Traditional systems follow fixed instructions: If something happens, then do something. Even many AI tools only react when humans ask. Agentic AI is different. It constantly watches what is happening, reasons about options, and then takes action. It can place orders, reroute shipments, change production schedules, switch suppliers, or alert humans when risks appear. Instead of being just software, it becomes a digital operator inside the organization.

Nowhere is this more visible than in supply chains. Modern supply chains stretch across countries and time zones, and a small disruption in one place can ripple everywhere. Agentic AI makes supply chains more self-adjusting.

For large companies today, these systems already work in practical ways. They monitor sales, seasonality, online trends, and external events to predict demand changes. If demand in Vietnam spikes, the AI increases production orders and reallocates inventory automatically. They optimize stock levels so companies neither over-order nor run out of parts. They track supplier performance and shift orders away from unreliable partners without waiting for meetings. In logistics, Agentic AI watches traffic, weather, fuel prices, port congestion, and political risks. If a shipment is stuck in Manila or Luang Prabang, the system reroutes it, changes transport modes, or reschedules warehouse operations. Supply chains move from static plans to systems that adapt minute by minute.

Multinational corporations in Southeast Asia are leading this change. Electronics firms in Malaysia and Vietnam, automotive producers in Thailand, and global retailers across the region already use agentic systems linked to cloud platforms and global data flows. For them, Agentic AI reduces costs, improves delivery reliability, and strengthens bargaining power with suppliers. It becomes a competitive weapon.

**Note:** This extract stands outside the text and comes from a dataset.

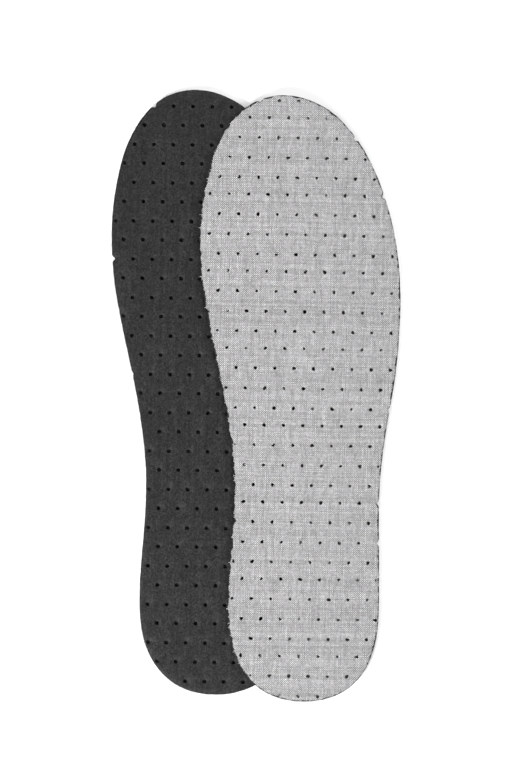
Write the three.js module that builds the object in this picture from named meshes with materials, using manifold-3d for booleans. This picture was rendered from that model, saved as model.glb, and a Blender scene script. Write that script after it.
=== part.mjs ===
// A pair of thin cushioned insoles, laid out as they are sold: the left one lies face down, so its dark foam
// shows, and the right one lies face up over it and droops past its edge to the surface beneath.
// Each insole is a foam base and a woven cover, cut to one outline from a sheet that is perforated all over.
// Millimetres, +Z up, toes towards +Y. The origin is the middle of the pair's footprint, on the surface.
import * as THREE from "three";
import { mergeVertices } from "three/addons/utils/BufferGeometryUtils.js";
import Module from "manifold-3d";

const wasm = await Module();
wasm.setup();

// ---- Layers ----
const FOAM_THICKNESS = 3;
const COVER_THICKNESS = 0.5;
const GLUE_LINE = 0.1; // between foam and cover, left as a gap
const COVER_SETBACK = 0.35; // the cloth draws back from the die-cut foam edge
const INSOLE_THICKNESS = FOAM_THICKNESS + GLUE_LINE + COVER_THICKNESS;
const REST_GAP = 0.3; // between the two insoles where one lies on the other

// ---- Perforations: staggered rows, punched four rows at a stroke ----
const HOLE_PITCH = 9;
const FOAM_HOLE_RADIUS = 0.85;
const COVER_HOLE_RADIUS = 0.6;
const FOAM_HOLE_SIDES = 4;
const COVER_HOLE_SIDES = 3;
const RIM_WIDTH = 0.7; // least foam left between a whole hole and the edge
const DEEPEST_BITE = 0.3; // how far inside the edge the centre of a hole that cuts through it lies, at most
const SHALLOWEST_BITE = -0.4;

// ---- How the right insole lies over the left one ----
const RIGHT_OFFSET = new THREE.Vector2(41.2, -2.9);
const DROOP_STRIPS = 7; // flat strips that make up the droop, each folded between two columns of holes
const ON_FOLD = 0.1; // a point of the outline this near a fold counts as on it

// ---- Outline, with the back of the heel at the origin and the toes towards +Y ----
// Each knot is a point of the outline, the way it heads there, and its Bezier handles before and after it.
const NORTH = new THREE.Vector2(0, 1);
const SOUTH = new THREE.Vector2(0, -1);
const EAST = new THREE.Vector2(1, 0);
const WEST = new THREE.Vector2(-1, 0);
const OUTLINE_KNOTS = [
  { name: "heel back", x: 0, y: 0, heading: EAST, before: 22.5, after: 25.5 },
  { name: "outer heel", x: 35.5, y: 45.5, heading: NORTH, before: 28.5, after: 12.5 },
  { name: "outer waist", x: 35.5, y: 85.5, heading: NORTH, before: 16, after: 44 },
  { name: "little toe joint", x: 45.5, y: 187.5, heading: NORTH, before: 45.5, after: 47.5 },
  { name: "toe tip", x: -9, y: 282, heading: WEST, before: 33.5, after: 27.5 },
  { name: "big toe joint", x: -48, y: 211, heading: SOUTH, before: 38, after: 34 },
  { name: "arch", x: -32, y: 99, heading: SOUTH, before: 39.5, after: 24.5 },
  { name: "inner heel", x: -35, y: 42, heading: SOUTH, before: 24.5, after: 25 },
];
const POINTS_PER_CURVE = 12;

// The two insoles. Each sheet was punched on its own, so the rows lie a little differently on each.
const LEFT_PUNCHING = {
  firstHole: new THREE.Vector2(-19.05, 274.35), // a hole of row 0, in the outline's frame
  turn: THREE.MathUtils.degToRad(-0.8),
  rowGaps: [8.87, 9.07, 8.72, 9.07], // from row 0 towards the heel
};
const RIGHT_PUNCHING = {
  firstHole: new THREE.Vector2(-20.3, 262.5),
  turn: THREE.MathUtils.degToRad(-1),
  rowGaps: [9.35, 9.2, 7.95, 9.25],
};

const foamMaterial = new THREE.MeshStandardMaterial({ color: 0x3b3b3c, roughness: 0.9, metalness: 0 });
const coverMaterial = new THREE.MeshStandardMaterial({ color: 0xb7b6b7, roughness: 0.95, metalness: 0 });

// The outline as a counter-clockwise list of points.
function outlinePoints() {
  const points = [];
  OUTLINE_KNOTS.forEach((knot, i) => {
    const next = OUTLINE_KNOTS[(i + 1) % OUTLINE_KNOTS.length];
    const start = new THREE.Vector2(knot.x, knot.y);
    const end = new THREE.Vector2(next.x, next.y);
    const curve = new THREE.CubicBezierCurve(
      start,
      start.clone().addScaledVector(knot.heading, knot.after),
      end.clone().addScaledVector(next.heading, -next.before),
      end,
    );
    points.push(...curve.getSpacedPoints(POINTS_PER_CURVE).slice(0, -1));
  });
  return points;
}

// The outline drawn inwards by a distance, each point moved along its normal.
function insetOutline(points, distance) {
  return points.map((point, i) => {
    const before = points[(i + points.length - 1) % points.length];
    const after = points[(i + 1) % points.length];
    const along = after.clone().sub(before).normalize();
    return new THREE.Vector2(point.x - along.y * distance, point.y + along.x * distance);
  });
}

// How far a point lies inside the outline (negative outside), and the nearest point on it.
function depthInside(outline, point) {
  let nearest = null;
  let least = Infinity;
  let inside = false;
  outline.forEach((a, i) => {
    const b = outline[(i + 1) % outline.length];
    const edge = b.clone().sub(a);
    const share = THREE.MathUtils.clamp(point.clone().sub(a).dot(edge) / edge.lengthSq(), 0, 1);
    const foot = a.clone().addScaledVector(edge, share);
    const distance = foot.distanceTo(point);
    if (distance < least) {
      least = distance;
      nearest = foot;
    }
    const crosses = a.y > point.y !== b.y > point.y;
    if (crosses && point.x < a.x + ((point.y - a.y) / (b.y - a.y)) * edge.x) inside = !inside;
  });
  return { depth: inside ? least : -least, nearest };
}

// The centres of the perforations that reach the outline: staggered rows, whose gaps repeat by four.
function holeCentres(outline, { firstHole, turn, rowGaps }) {
  const across = new THREE.Vector2(Math.cos(turn), Math.sin(turn));
  const down = new THREE.Vector2(Math.sin(turn), -Math.cos(turn));
  const stroke = rowGaps.reduce((sum, gap) => sum + gap, 0);
  const centres = [];
  for (let row = -4; row < 36; row++) {
    const strokes = Math.floor(row / 4);
    const inStroke = rowGaps.slice(0, row - 4 * strokes).reduce((sum, gap) => sum + gap, 0);
    const stagger = row % 2 === 0 ? 0 : HOLE_PITCH / 2;
    for (let column = -8; column < 12; column++) {
      const centre = firstHole
        .clone()
        .addScaledVector(down, strokes * stroke + inStroke)
        .addScaledVector(across, stagger + column * HOLE_PITCH);
      const { depth, nearest } = depthInside(outline, centre);
      if (depth < SHALLOWEST_BITE) continue; // misses the edge, or only grazes it
      const inwards = centre.clone().sub(nearest).normalize().multiplyScalar(Math.sign(depth));
      // A thin rim or a thin lip would tear, so a hole sits clear of the edge or opens wide into it.
      const isWhole = depth >= FOAM_HOLE_RADIUS;
      const inset = isWhole ? Math.max(depth, FOAM_HOLE_RADIUS + RIM_WIDTH) : Math.min(depth, DEEPEST_BITE);
      const shift = inset - depth;
      centres.push(centre.addScaledVector(inwards, shift));
    }
  }
  return centres;
}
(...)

The problem is that most small and medium enterprises do not share these benefits. Southeast Asia’s economy is built on SMEs, yet many still run operations using spreadsheets, messaging apps, and manual coordination. While multinationals operate close to “autopilot,” SMEs are still driving with paper maps.

The gap is not only technological, but structural. First, there is a cost barrier. Agentic AI requires system integration, cloud infrastructure, cybersecurity and maintenance. Most SMEs in Indonesia, the Philippines, Thailand, or Malaysia cannot justify such investment on their own.

Second, there is a data problem. SMEs’ data are often scattered across accounting software, emails, chat groups and paper invoices. Without clean, connected data, an autonomous system cannot reason or act properly.

Third, there is a skills and trust issue. Many SME owners rely on experience and relationships. Letting an AI automatically reorder stock or switch suppliers feels risky. One mistake can hurt cash flow or customer ties, so owners prefer slower human control.

Fourth, platform dependence is growing. SMEs increasingly operate through large logistics firms, marketplaces and distributors that already use advanced AI. These big players optimize, while SMEs merely respond, which quietly weakens their negotiating position.

If left alone, this creates a two-speed economy in Southeast Asia: intelligent, fast, resilient supply chains at the top, and reactive, fragile ones at the base. Productivity gaps widen and market power concentrates further in large firms.

Narrowing this gap needs more than telling SMEs to “go digital.” It requires coordinated, practical approaches.

One solution is to treat Agentic AI as shared infrastructure, not a luxury tool. Governments and industry bodies can support sector-based platforms where SMEs plug into common forecasting, inventory and logistics agents. Food producers, electronics suppliers, or textile exporters could access the same AI backbone instead of each firm building its own. This spreads cost and raises capability across clusters.

Another step is fixing data before fixing AI. Many Southeast Asian SMEs need simple, standardized digital foundations first: electronic invoicing, lightweight ERP systems, and connectors between sales, inventory and logistics tools. The idea is “enter data once, use it everywhere.” Only then can autonomous agents really operate.

Adoption should also start with co-pilot models, not full autopilot. Instead of letting AI act freely, systems first recommend actions: reorder levels, route changes, supplier options. Humans approve and learn from them. Over time, as trust grows, more authority can be given to the system. This fits better with the relationship-based business culture common in the region.

Large firms should become bridges, not islands. Multinationals benefiting from incentives can be encouraged to onboard SME suppliers into their intelligent supply chains. If a global manufacturer already runs agentic procurement, its local suppliers should see demand forecasts, logistics plans, and risk alerts rather than receiving last-minute emails. This turns AI into a coordination tool, not just a corporate advantage.

Financing models also matter. Agentic AI should be treated like productive equipment, not just IT spending. Subscription services, outcome-based pricing, and government-backed loans can lower entry barriers for SMEs that cannot afford big upfront costs.

Finally, Southeast Asia must invest in people, not only software. SMEs do not need armies of engineers, but they do need managers who understand how AI makes decisions, how to supervise it, and when to override it. Training programs for AI-literate operators are as important as the technology itself.

In the end, Agentic AI is not just another digital upgrade. It marks a shift from systems that advise to systems that act. In Southeast Asia, the question is no longer whether supply chains will become autonomous, but whether that autonomy will benefit only multinationals or also the millions of SMEs that form the region’s economic backbone. If the gap is not addressed, supply chains will become smarter, but the economy may become less inclusive. The real challenge is making intelligent systems a shared advantage, not a privilege for the few.